L'exil dérive, de métaphore (trans-port) en métonymie, de sens "propre" en "figuré", du passif à l'actif (exil subi, exil volontaire), jusqu'au grotesque ou à l'obscène quand un "exilé" poseur, intellectuel ou artiste de salon qui se gargarise d'exils métaphoriques, se retrouve nez à nez avec un migrant qui ne connaîtrait du mot que son sens le plus nu, s'il le connaissait...

Sans surprise, cela nous renvoie encore et toujours au dehors.

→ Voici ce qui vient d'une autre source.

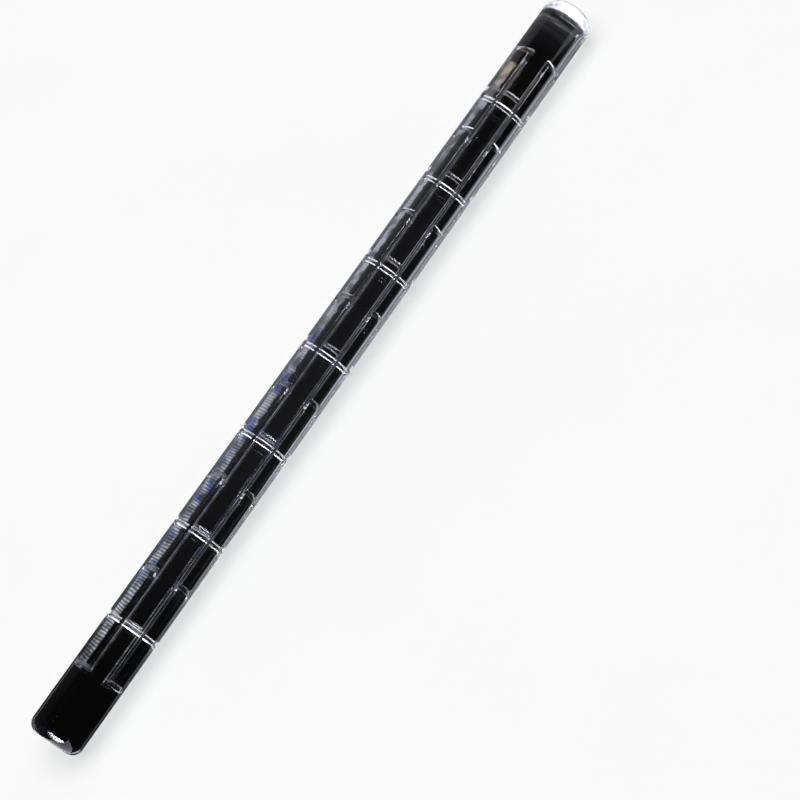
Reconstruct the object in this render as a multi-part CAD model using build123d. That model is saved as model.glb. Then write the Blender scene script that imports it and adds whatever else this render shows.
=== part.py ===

Pour revenir (?) à notre couple thématique, tout ça, l'exil, l'expérience, le déplacement, la déportation, la dislocation, la dispersion, la dissémination, le mouvement, le changement, le voyage, le parcours, le trajet, l'itinéraire, le devenir, l'événement, l'histoire, tout ce qui ne revient jamais à son point de départ même s'il y revient, comme le fleuve ou l'homme d'Héraclite, c'est bien ce qui fait trembler à la fois "l'être" et "la vie", les deux ensemble et l'un par rapport à l'autre, déroutant toute identité et toute opposition, de sorte que rien ne revienne jamais, nulle part, au même... Le fameux logos d'Héraclite, c'est que tout n'est un qu'en différant.